A recent illness in our family made me realize this: I miss those days when our youngest daughter went to a practice of only two pediatricians, and mainly saw just one of those doctors. In the rare instance when that doctor was not available, we would see the second pediatrician in the practice. Because this practice was so small, even that doctor knew everything about our daughter: her past health history, her recent illnesses, and so forth.
When we moved to Orange County a few years ago and had a second daughter, we were referred to a practice of six doctors located near our new house. Without giving it much thought I signed our daughters up for their practice, and from the moment my second daughter was born we have been with the same group.

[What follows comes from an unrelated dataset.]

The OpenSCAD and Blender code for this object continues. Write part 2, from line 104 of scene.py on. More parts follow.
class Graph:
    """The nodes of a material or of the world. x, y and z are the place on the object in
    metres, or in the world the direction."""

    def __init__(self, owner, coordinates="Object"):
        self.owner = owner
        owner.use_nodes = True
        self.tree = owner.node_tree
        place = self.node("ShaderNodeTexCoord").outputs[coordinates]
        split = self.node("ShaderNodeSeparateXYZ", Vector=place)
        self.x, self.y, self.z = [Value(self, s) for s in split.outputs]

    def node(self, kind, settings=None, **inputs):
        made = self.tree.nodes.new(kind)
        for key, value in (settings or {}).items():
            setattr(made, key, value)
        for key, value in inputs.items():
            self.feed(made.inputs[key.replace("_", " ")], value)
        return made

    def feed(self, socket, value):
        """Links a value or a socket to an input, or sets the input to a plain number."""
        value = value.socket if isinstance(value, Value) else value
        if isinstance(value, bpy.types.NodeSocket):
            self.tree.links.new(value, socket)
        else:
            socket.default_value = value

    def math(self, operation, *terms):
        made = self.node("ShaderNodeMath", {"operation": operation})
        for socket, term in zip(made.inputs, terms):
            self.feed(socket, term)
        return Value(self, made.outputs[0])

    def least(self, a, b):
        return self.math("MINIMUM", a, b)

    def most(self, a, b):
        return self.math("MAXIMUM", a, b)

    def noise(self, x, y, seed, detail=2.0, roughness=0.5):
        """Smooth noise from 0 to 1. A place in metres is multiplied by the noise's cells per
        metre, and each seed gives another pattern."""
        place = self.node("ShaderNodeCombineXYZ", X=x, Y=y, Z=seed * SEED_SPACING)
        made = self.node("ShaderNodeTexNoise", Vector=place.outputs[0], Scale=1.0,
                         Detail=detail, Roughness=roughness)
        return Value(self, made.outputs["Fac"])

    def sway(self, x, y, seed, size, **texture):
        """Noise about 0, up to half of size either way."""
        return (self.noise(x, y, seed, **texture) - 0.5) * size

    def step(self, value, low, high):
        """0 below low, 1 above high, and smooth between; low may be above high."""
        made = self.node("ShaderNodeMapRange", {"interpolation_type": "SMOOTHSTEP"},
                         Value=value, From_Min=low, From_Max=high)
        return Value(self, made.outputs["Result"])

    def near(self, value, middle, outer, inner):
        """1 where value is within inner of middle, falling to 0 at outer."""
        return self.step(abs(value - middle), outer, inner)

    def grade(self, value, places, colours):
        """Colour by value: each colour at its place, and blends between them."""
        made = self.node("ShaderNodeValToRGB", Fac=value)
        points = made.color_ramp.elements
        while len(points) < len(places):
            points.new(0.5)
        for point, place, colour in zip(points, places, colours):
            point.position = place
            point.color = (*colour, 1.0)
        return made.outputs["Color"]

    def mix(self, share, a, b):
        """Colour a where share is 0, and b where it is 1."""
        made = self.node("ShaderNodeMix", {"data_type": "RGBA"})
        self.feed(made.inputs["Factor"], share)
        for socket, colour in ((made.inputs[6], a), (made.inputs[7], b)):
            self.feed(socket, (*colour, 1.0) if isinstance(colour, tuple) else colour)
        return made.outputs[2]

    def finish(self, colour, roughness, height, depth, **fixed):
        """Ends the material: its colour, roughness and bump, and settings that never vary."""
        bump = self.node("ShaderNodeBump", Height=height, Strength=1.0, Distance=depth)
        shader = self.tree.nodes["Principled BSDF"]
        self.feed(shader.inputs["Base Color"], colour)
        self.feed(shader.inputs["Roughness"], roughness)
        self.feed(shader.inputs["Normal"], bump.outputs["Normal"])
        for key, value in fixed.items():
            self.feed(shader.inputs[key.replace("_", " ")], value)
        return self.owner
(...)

And we have seen just about every doctor there.
The problem? At this larger practice, the doctors do not confer with one another. They have no idea about the past history and unfortunately they each believe in different things regarding medicine.
Let me give an example. Our second daughter is prone to high fevers. This past week her fever held on for five days, and it was high most of that time, ranging from 103 up to 105 on Thursday. These fevers were around the clock, and even Motrin didn’t subside them, or bring them down below 104: We had to give her a bath after each dose.

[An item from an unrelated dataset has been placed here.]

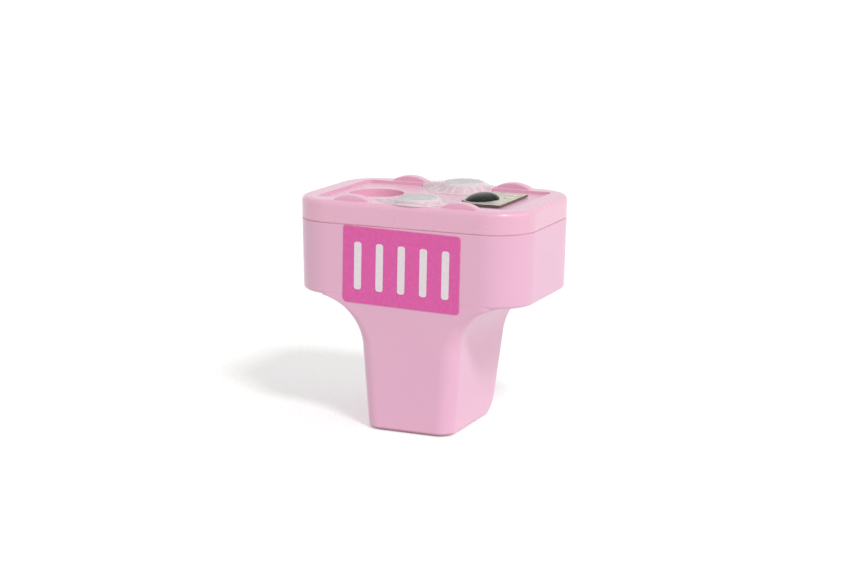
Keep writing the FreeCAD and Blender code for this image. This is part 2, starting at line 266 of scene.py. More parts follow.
# Specks of dust and short hair scratches, as masks; each set of scratches has a turn and a stretch
def makeHandling():
    group, inside, outside = newGroup(
        "handlingMarks",
        [("Speck Amount", "NodeSocketFloat", 0.3), ("Scratch Amount", "NodeSocketFloat", 0.3)],
        [("Specks", "NodeSocketFloat"), ("Scratches", "NodeSocketFloat")])
    place = objectPlace(group)
    cells = addNode(group, "ShaderNodeTexVoronoi", {"Scale": 650.0}, {"Vector": place}).outputs["Distance"]
    specks = mathNode(group, "MULTIPLY", ramp(group, cells, [(0.06, 1.0), (0.1, 0.0)]),
                      ramp(group, noiseField(group, place, 140.0, 1.0), [(0.52, 0.0), (0.6, 1.0)]))
    group.links.new(mathNode(group, "MULTIPLY", specks, inside.outputs["Speck Amount"]), outside.inputs["Specks"])
    total = None
    for turn, stretch in (((0.5, 0.3, 0.9), (60, 1800, 900)), ((1.4, 0.9, 0.2), (1500, 80, 1100))):
        stretched = addNode(group, "ShaderNodeMapping", {"Rotation": turn, "Scale": stretch}, {"Vector": place})
        lines = ramp(group, noiseField(group, stretched.outputs["Vector"], 1.0, 1.0), [(0.66, 0.0), (0.72, 1.0)])
        total = lines if total is None else mathNode(group, "MAXIMUM", total, lines)
    group.links.new(mathNode(group, "MULTIPLY", total, inside.outputs["Scratch Amount"]), outside.inputs["Scratches"])
    return group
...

I am used to these high fevers, as she has been plagued by them since birth. But they have never lasted longer than 24 or so hours.
On Wednesday I called the practice, spoke with a nurse, and was instructed to use a warm bath but not to use both Motrin and Tylenol, as double dosing was no longer recommended. Give her Pedialyte to drink.
On Thursday her fever spiked to 105, and so we went into the office to see her doctor. Her doctor was not there, so we saw a second doctor. This second doctor told us to wait another day, that this was not uncommon, that it could be a viral thing, and to use both Tylenol and Motrin to control her fever. What about no double dosing? No, no, it was fine. And anything to drink, even milk, because she needed the liquids.
On Friday, we went back into the office because her fever was still over 103. We saw the second doctor again, and had some blood work done. When the blood results came back a third doctor called with this news: Looks like a bacterial infection in the blood, come right away and get a shot of antibiotics and then go back to the Urgi Kids office on Saturday for a second shot, and Sunday for a third.
When we got there we were told no milk, as it would upset the stomach.
So we did what she said. Then on Saturday, doctor number four told us that it didn’t seem to be bacterial, she didn’t need the injections, it was way too much poking and prodding, and that he felt it was viral. He also said that he double doses medication when his daughter is sick.